Always Sell Yourself & Always Sell Yourself First

Recently a reader asked me why I didn't have other ads on my blog. My response was:

As a business model most quality SEO services do not scale. Those who really want to provide consumer level services have more referrals than they know what to do with.

Most of the ads in the SEO industry are for scam crap that people do not need. Why diminish my own credibility by plastering them all over my site?

All content, is in some way an advertisement. For example, good comments help add value to content and help the original author learn.

Plus I already sell my ebook on this site. When Threadwatch had AdSense ads front and center (to the point of being somewhat spammy about them) this site was still making way more than that one.

The viability of a business model or publishing model not only is reliant on the quantity of ads but the quality and relevancy of ads.

Giving people other options for other products would likely only hurt my conversion rate and credibility.
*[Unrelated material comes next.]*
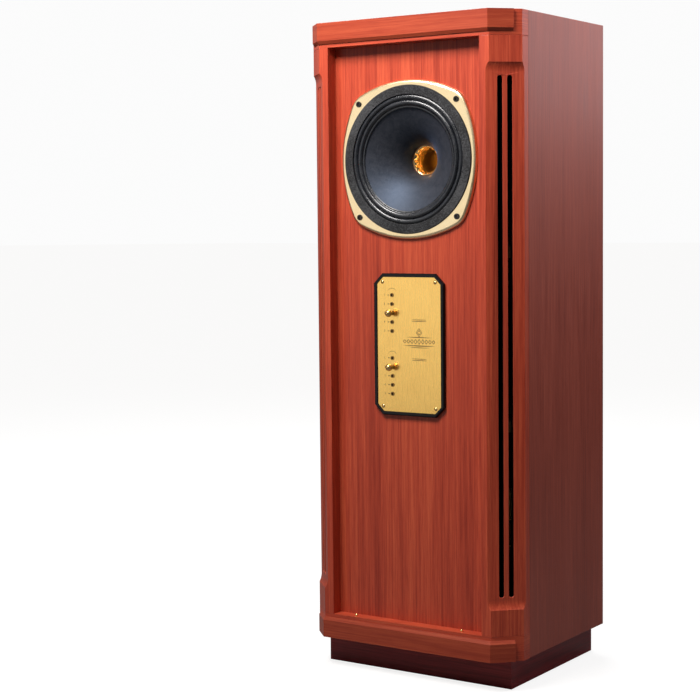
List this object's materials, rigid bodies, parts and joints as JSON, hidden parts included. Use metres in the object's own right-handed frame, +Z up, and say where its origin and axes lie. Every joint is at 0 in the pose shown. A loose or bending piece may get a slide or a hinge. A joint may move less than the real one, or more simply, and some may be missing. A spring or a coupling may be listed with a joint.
{
  "type": "floorstanding loudspeaker",
  "caption": "Tall wooden floorstanding loudspeaker with chamfered slotted front posts, one dual-concentric driver, a brass tone-selector plate, a dark plinth and rear binding posts.",
  "frame": {"origin": "on the floor under the middle of the whole object's box", "axes": "+Z up, -Y out of the front baffle, +X to the right as seen from the front"},
  "size_m": [0.406, 0.366, 1.1],
  "materials": {
    "cherry_veneer": "satin",
    "dark_plinth_lacquer": "satin",
    "birch_plywood": "matte",
    "acoustic_foam": "matte",
    "zinc_steel": "satin",
    "cast_chassis": "satin",
    "champagne_gold": "satin",
    "fibre_gasket": "matte",
    "doped_cloth": "satin",
    "cone_paper": "matte",
    "copper_wire": "satin",
    "spider_cloth": "matte",
    "plated_steel": "satin",
    "ferrite": "matte",
    "gold_waveguide": "polished",
    "alloy_dome": "satin",
    "black_steel": "satin",
    "black_plastic": "matte",
    "gloss_black": "gloss",
    "polished_brass": "polished",
    "green_board": "satin",
    "gold_plate": "polished",
    "red_cap": "gloss",
    "black_cap": "gloss",
    "green_cap": "gloss",
    "capacitor_film": "satin",
    "cement": "matte",
    "wire_sleeve": "matte"
  },
  "bodies": {
    "cabinet": {"left_side_panel": "cherry_veneer", "right_side_panel": "cherry_veneer", "top_panel": "cherry_veneer", "bottom_panel": "cherry_veneer", "back_panel": "cherry_veneer", "front_baffle": "cherry_veneer", "left_front_post": "cherry_veneer", "right_front_post": "cherry_veneer", "top_front_rail": "cherry_veneer", "bottom_front_rail": "cherry_veneer", "top_moulding": "cherry_veneer", "bottom_moulding": "cherry_veneer", "window_braces": "birch_plywood", "damping_pads": "acoustic_foam", "plinth_frame": "dark_plinth_lacquer", "spike_inserts": "zinc_steel", "driver_trim_ring": "champagne_gold", "driver_chassis": "cast_chassis", "surround_gasket": "fibre_gasket", "cone_surround": "doped_cloth", "spider": "spider_cloth", "front_pole_plate": "plated_steel", "ring_magnets": "ferrite", "rear_pole_piece": "plated_steel", "hf_waveguide": "gold_waveguide", "hf_phase_plug": "gold_waveguide", "hf_rear_cover": "black_steel", "driver_screws": "black_steel", "driver_terminals": "black_plastic", "control_bezel": "gloss_black", "control_plate": "polished_brass", "selector_sockets": "polished_brass", "selector_board": "green_board", "brass_screws": "polished_brass", "terminal_plate": "gold_plate", "terminal_insulators": "black_plastic", "terminal_studs": "gold_plate", "crossover_board": "green_board", "crossover_inductors": "copper_wire", "crossover_capacitors": "capacitor_film", "crossover_resistors": "cement", "internal_wiring": "wire_sleeve", "grille_pegs": "gold_plate"},
    "cone": {"speaker_cone": "cone_paper", "voice_coil": "copper_wire"},
    "hf_dome": {"hf_diaphragm": "alloy_dome"},
    "energy_knob_body": {"energy_knob": "polished_brass"},
    "energy_washer_body": {"energy_washer": "polished_brass"},
    "rolloff_knob_body": {"rolloff_knob": "polished_brass"},
    "rolloff_washer_body": {"rolloff_washer": "polished_brass"},
    "hf_positive_cap_body": {"hf_positive_cap": "red_cap"},
    "hf_positive_washer_body": {"hf_positive_washer": "gold_plate"},
    "hf_negative_cap_body": {"hf_negative_cap": "black_cap"},
    "hf_negative_washer_body": {"hf_negative_washer": "gold_plate"},
    "lf_positive_cap_body": {"lf_positive_cap": "red_cap"},
    "lf_positive_washer_body": {"lf_positive_washer": "gold_plate"},
    "lf_negative_cap_body": {"lf_negative_cap": "black_cap"},
    "lf_negative_washer_body": {"lf_negative_washer": "gold_plate"},
    "earth_cap_body": {"earth_cap": "green_cap"},
    "earth_washer_body": {"earth_washer": "gold_plate"}
  },
  "joints": [
    {"name": "cone_travel", "type": "slide", "parent": "cabinet", "child": "cone", "axis": [0, 1, 0], "range_m": [-0.004, 0.004], "stiffness_N_per_m": 1200, "deforming": ["cone_surround", "spider"]},
    {"name": "hf_dome_travel", "type": "slide", "parent": "cabinet", "child": "hf_dome", "axis": [0, 1, 0], "range_m": [-0.0003, 0.0003], "stiffness_N_per_m": 2000},
    {"name": "energy_knob_lift", "type": "slide", "parent": "cabinet", "child": "energy_washer_body", "axis": [0, -1, 0], "range_m": [0, 0.00701]},
    {"name": "energy_knob_turn", "type": "hinge", "parent": "energy_washer_body", "child": "energy_knob_body", "pos_m": [-0.0328, -0.163, 0.613], "axis": [0, -1, 0], "range_deg": [0, 3600]},
    {"name": "rolloff_knob_lift", "type": "slide", "parent": "cabinet", "child": "rolloff_washer_body", "axis": [0, -1, 0], "range_m": [0, 0.00701]},
    {"name": "rolloff_knob_turn", "type": "hinge", "parent": "rolloff_washer_body", "child": "rolloff_knob_body", "pos_m": [-0.0328, -0.163, 0.52255], "axis": [0, -1, 0], "range_deg": [0, 3600]},
    {"name": "hf_positive_cap_lift", "type": "slide", "parent": "cabinet", "child": "hf_positive_washer_body", "axis": [0, 1, 0], "range_m": [0, 0.00601]},
    {"name": "hf_positive_cap_turn", "type": "hinge", "parent": "hf_positive_washer_body", "child": "hf_positive_cap_body", "pos_m": [0.024, 0.167, 0.262], "axis": [0, 1, 0], "range_deg": [0, 2160]},
    {"name": "hf_negative_cap_lift", "type": "slide", "parent": "cabinet", "child": "hf_negative_washer_body", "axis": [0, 1, 0], "range_m": [0, 0.00601]},
    {"name": "hf_negative_cap_turn", "type": "hinge", "parent": "hf_negative_washer_body", "child": "hf_negative_cap_body", "pos_m": [-0.024, 0.167, 0.262], "axis": [0, 1, 0], "range_deg": [0, 2160]},
    {"name": "lf_positive_cap_lift", "type": "slide", "parent": "cabinet", "child": "lf_positive_washer_body", "axis": [0, 1, 0], "range_m": [0, 0.00601]},
    {"name": "lf_positive_cap_turn", "type": "hinge", "parent": "lf_positive_washer_body", "child": "lf_positive_cap_body", "pos_m": [0.024, 0.167, 0.218], "axis": [0, 1, 0], "range_deg": [0, 2160]},
    {"name": "lf_negative_cap_lift", "type": "slide", "parent": "cabinet", "child": "lf_negative_washer_body", "axis": [0, 1, 0], "range_m": [0, 0.00601]},
    {"name": "lf_negative_cap_turn", "type": "hinge", "parent": "lf_negative_washer_body", "child": "lf_negative_cap_body", "pos_m": [-0.024, 0.167, 0.218], "axis": [0, 1, 0], "range_deg": [0, 2160]},
    {"name": "earth_cap_lift", "type": "slide", "parent": "cabinet", "child": "earth_washer_body", "axis": [0, 1, 0], "range_m": [0, 0.00601]},
    {"name": "earth_cap_turn", "type": "hinge", "parent": "earth_washer_body", "child": "earth_cap_body", "pos_m": [0, 0.167, 0.184], "axis": [0, 1, 0], "range_deg": [0, 2160]}
  ],
  "couplings": [
    {"joint": "energy_knob_lift", "follows": "energy_knob_turn", "m_per_rad": 0.00011141},
    {"joint": "rolloff_knob_lift", "follows": "rolloff_knob_turn", "m_per_rad": 0.00011141},
    {"joint": "hf_positive_cap_lift", "follows": "hf_positive_cap_turn", "m_per_rad": 0.00015915},
    {"joint": "hf_negative_cap_lift", "follows": "hf_negative_cap_turn", "m_per_rad": 0.00015915},
    {"joint": "lf_positive_cap_lift", "follows": "lf_positive_cap_turn", "m_per_rad": 0.00015915},
    {"joint": "lf_negative_cap_lift", "follows": "lf_negative_cap_turn", "m_per_rad": 0.00015915},
    {"joint": "earth_cap_lift", "follows": "earth_cap_turn", "m_per_rad": 0.00015915}
  ]
}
Recently I have been getting too much email to keep up with, so I took the send me an email part off of my site. I need to catch up. It may go back up sometime down the road, but if I ask for people to contact me and don't quickly respond then I am just going to piss a lot of people off (thanks to Andrew for the link).

If you are feeling stressed out, sometimes making yourself less accessible will help you build your brand and improve your customer service because you will be able to focus more on each person who contacts you.

I am sure some sociologists have studied the value of strong and weak relationships, but the mind is limited in how many relationships you can keep. If you got more weak ones than you know what to do with and are finding that you have not put as much effort as you would like toward growing some of your stronger relationships maybe it makes sense to try to build a few stronger ones, or to try to hit a different market segment.

As a test, when I pulled down the contact me note I put up a new sticky thingie on the side selling 1 hour of consulting services for $500. In the last 3 days that sticky note has made far more money than I made in ebook sales, and I haven't even marketed it other than putting that note on the right side of the site.

Not surprisingly, a couple of the people who purchased the service were people I remembered emailing back and forth with in the past.

The value in ads is in the targeting. How much more targeted of a prospect can you get than a person who regularly reads and like your stuff? If someone else can get more value out of that ad space then perhaps it is a hint that the business model might be worth changing.

A few big goals most consultants should really want to achieve:

  • automated passive income streams

  • diverse revenue sources
  • creating and/or packaging information in chunks that either need rarely updated or can be sold on a subscription basis (I am screwing up with that idea at this point)
  • packaging similar content in different formats
  • make sure that if you create good stuff that many people see it (I screwed up so much in the past by answering tons of questions via email and just throwing away boatloads of content by not formatting any of them into articles or blog posts)
  • getting so much demand that they can't keep up with the market, to where they can afford to raise their rates and control their ease of accessibility or price point to keep up with market demand
  • using price as a filtering mechanism to filter out bad leads

Even though I sent out thousands of emails helping people the free help I gave over the past couple years was a form of selling myself (even if I didn't really know it when I started doing it).

Always sell yourself first. That is especially important if you are trying to break into a crowded marketplace. After you start doing well you need to keep selling yourself, but if you can't keep up with the market demand intentionally filtering some of your relationships (even if only temporary) is much better than doing a poor job of communicating with almost everyone who tries to contact you.

You also have to leave room to invest in yourself. If you stop learning then eventually you are going to be trading on outdated reputation, which may eventually hurt people. Its a hard balance to strike with SEO stuff because you don't know who will read what you write or when they will read it...and the market is growing increasingly competitive and what provides the quickest best ROI today may be a sure ban tomorrow.

Published: April 6, 2006 by Aaron Wall in marketing


April 6, 2006 - 2:50pm

You once helped me out waaaay back when I was trying to market my homemade product by offering some great advice for free. This is why it didn't bother me when you didn't have time to answer my recent emails. Keep up the good work Aaron.

April 6, 2006 - 4:49pm

Spot on advice, Aaron. I think the tide is turning for some on the whole advertising thing. Time to build real businesses.

April 7, 2006 - 4:36am

This is the ONLY blog I regularly come back to cause I get real advice from someone who is on top of his game. Thanks Aaron for blogging and sharing what you can when you can! Let me know when you can take questions again cause I would really love to hear your take on the recent wierd page rank update...

Keep up the good work!

April 7, 2006 - 6:42am

Thanks for this post, Aaron. I will be rereading it many times.